* START *

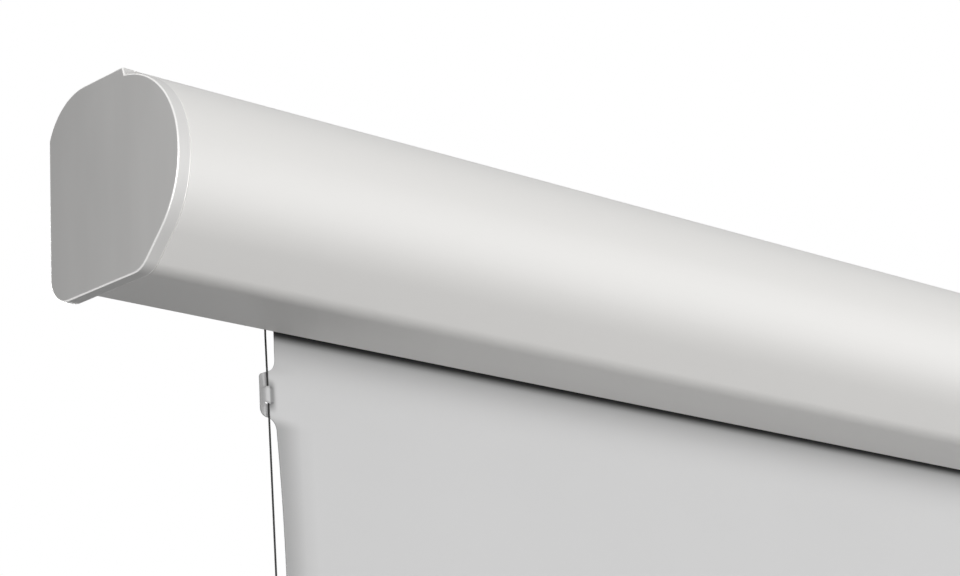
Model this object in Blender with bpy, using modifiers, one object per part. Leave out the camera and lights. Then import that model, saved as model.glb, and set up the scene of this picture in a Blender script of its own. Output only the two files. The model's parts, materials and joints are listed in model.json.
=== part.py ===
"""Motorised, tab-tensioned projector screen, hung on a wall by two angle brackets.

Metres, +Z up. X runs along the case, the wall is the plane y = 0 and the room is at -Y. The origin
lies on the wall at mid-length, level with the brackets' screw holes.

A cross-section of the case is drawn in (d, h): d is the distance out from the case's back plane
towards the room, and h the height above its underside. A place along the case is given as u, the
distance in from the face of the nearer end cap. SIDES says which end: -1 is the left, +1 the right.
"""

import math

import bmesh
import bpy
from mathutils import Matrix, Vector

SIDES = {"left": -1, "right": 1}

# Overall
OVERALL_LENGTH = 2.642
CLEARANCE = 0.0003  # between pieces that touch or seat on each other

# Cross-section of the case and its end caps
SECTION_HEIGHT = 0.1505
SECTION_DEPTH = 0.1454
NOSE_DROP = 0.076  # from the top down to where the nose's lower arc begins
NOSE_FACE = 0.0032  # height of the upright stretch between the nose's two arcs
UPPER_NOSE_RADIUS = 0.0671
LOWER_NOSE_RADIUS = 0.075
CHIN_SLOPE = 45.5  # degrees from level, the flat under the nose
LOWER_CORNER_RADIUS = 0.020
TOP_FLAT_FRONT = 0.086
TOP_FLAT_BACK = 0.042
SHOULDER_RADIUS = 0.045
NOTCH_WIDTH = 0.002  # how far the cap's riser leans out from its peak
ARC_STEP = 7.5  # degrees between points of an arc, at most

# Case extrusion
CASE_WALL = 0.002
CASE_INSET = 0.0006  # how far the case lies inside the caps' outline
SLOT_LIP = 0.0377  # d of the slot's front lip
SLOT_LIP_HEIGHT = 0.008
REAR_EDGE_HEIGHT = 0.0165
REAR_FLANGE = 0.0075
PORT_RADIUS = 0.0045
PORT_BITE = 0.001  # how far a screw port sinks into the wall
PORT_HOLE_RADIUS = 0.0019
PORT_HOLE_DEPTH = 0.022
LOWER_PORT_ANGLE = -20.0
UPPER_PORT_ANGLE = 45.0
SHOULDER_PORT_ANGLE = 120.0
REAR_PORT_HEIGHT = 0.034

# T-slot rail along the case's top
RAIL_CENTRE = 0.063  # d
RAIL_MOUTH = 0.0068
RAIL_CAVITY_WIDTH = 0.0118
RAIL_CAVITY_HEIGHT = 0.0048
RAIL_LIP = 0.002
RAIL_WALL = 0.002

# End caps, end plates and their screws
CAP_THICKNESS = 0.011
CAP_ROUNDING = 0.0008  # of the cap's outer and inner edges
CAP_FACE = 0.003
CAP_RIM = 0.0025
PEG_RADIUS = 0.003
PEG_SETBACKS = (0.030, 0.0274)  # of the cap's two pegs, from its back and from its nose
PLATE_THICKNESS = 0.003
PLATE_MARGIN = 0.0005  # between the plate's edge and the cap's rim
SCREW_RADIUS = 0.0016
SCREW_HEAD_RADIUS = 0.0030
SCREW_HEAD_HEIGHT = 0.0022
SCREW_REACH = 0.012  # how far a screw goes into its port
HOLE_CLEARANCE = 0.0005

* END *

• _Short problem_: Write out each line of the data above again, exactly as given.

• _Full output_:
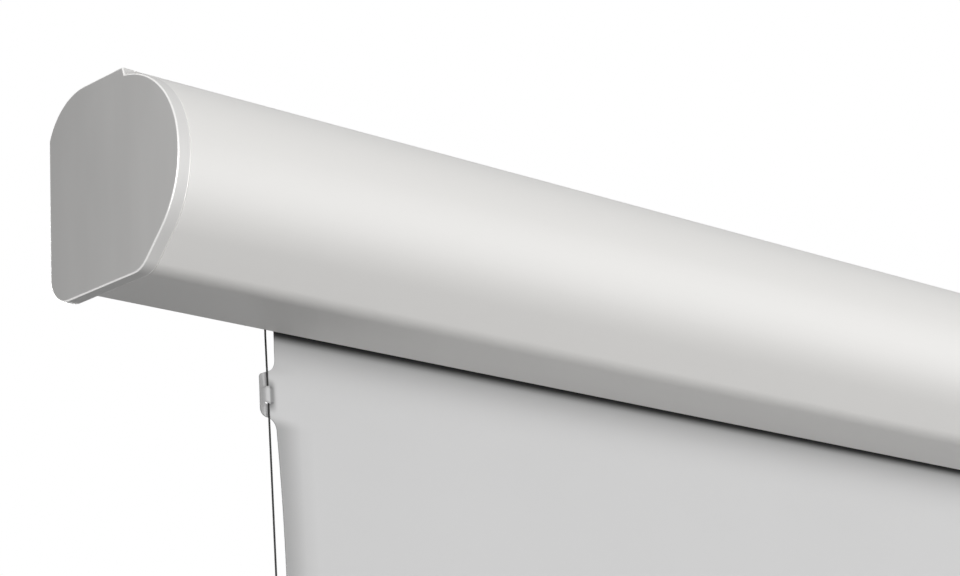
Model this object in Blender with bpy, using modifiers, one object per part. Leave out the camera and lights. Then import that model, saved as model.glb, and set up the scene of this picture in a Blender script of its own. Output only the two files. The model's parts, materials and joints are listed in model.json.
=== part.py ===
"""Motorised, tab-tensioned projector screen, hung on a wall by two angle brackets.

Metres, +Z up. X runs along the case, the wall is the plane y = 0 and the room is at -Y. The origin
lies on the wall at mid-length, level with the brackets' screw holes.

A cross-section of the case is drawn in (d, h): d is the distance out from the case's back plane
towards the room, and h the height above its underside. A place along the case is given as u, the
distance in from the face of the nearer end cap. SIDES says which end: -1 is the left, +1 the right.
"""

import math

import bmesh
import bpy
from mathutils import Matrix, Vector

SIDES = {"left": -1, "right": 1}

# Overall
OVERALL_LENGTH = 2.642
CLEARANCE = 0.0003  # between pieces that touch or seat on each other

# Cross-section of the case and its end caps
SECTION_HEIGHT = 0.1505
SECTION_DEPTH = 0.1454
NOSE_DROP = 0.076  # from the top down to where the nose's lower arc begins
NOSE_FACE = 0.0032  # height of the upright stretch between the nose's two arcs
UPPER_NOSE_RADIUS = 0.0671
LOWER_NOSE_RADIUS = 0.075
CHIN_SLOPE = 45.5  # degrees from level, the flat under the nose
LOWER_CORNER_RADIUS = 0.020
TOP_FLAT_FRONT = 0.086
TOP_FLAT_BACK = 0.042
SHOULDER_RADIUS = 0.045
NOTCH_WIDTH = 0.002  # how far the cap's riser leans out from its peak
ARC_STEP = 7.5  # degrees between points of an arc, at most

# Case extrusion
CASE_WALL = 0.002
CASE_INSET = 0.0006  # how far the case lies inside the caps' outline
SLOT_LIP = 0.0377  # d of the slot's front lip
SLOT_LIP_HEIGHT = 0.008
REAR_EDGE_HEIGHT = 0.0165
REAR_FLANGE = 0.0075
PORT_RADIUS = 0.0045
PORT_BITE = 0.001  # how far a screw port sinks into the wall
PORT_HOLE_RADIUS = 0.0019
PORT_HOLE_DEPTH = 0.022
LOWER_PORT_ANGLE = -20.0
UPPER_PORT_ANGLE = 45.0
SHOULDER_PORT_ANGLE = 120.0
REAR_PORT_HEIGHT = 0.034

# T-slot rail along the case's top
RAIL_CENTRE = 0.063  # d
RAIL_MOUTH = 0.0068
RAIL_CAVITY_WIDTH = 0.0118
RAIL_CAVITY_HEIGHT = 0.0048
RAIL_LIP = 0.002
RAIL_WALL = 0.002

# End caps, end plates and their screws
CAP_THICKNESS = 0.011
CAP_ROUNDING = 0.0008  # of the cap's outer and inner edges
CAP_FACE = 0.003
CAP_RIM = 0.0025
PEG_RADIUS = 0.003
PEG_SETBACKS = (0.030, 0.0274)  # of the cap's two pegs, from its back and from its nose
PLATE_THICKNESS = 0.003
PLATE_MARGIN = 0.0005  # between the plate's edge and the cap's rim
SCREW_RADIUS = 0.0016
SCREW_HEAD_RADIUS = 0.0030
SCREW_HEAD_HEIGHT = 0.0022
SCREW_REACH = 0.012  # how far a screw goes into its port
HOLE_CLEARANCE = 0.0005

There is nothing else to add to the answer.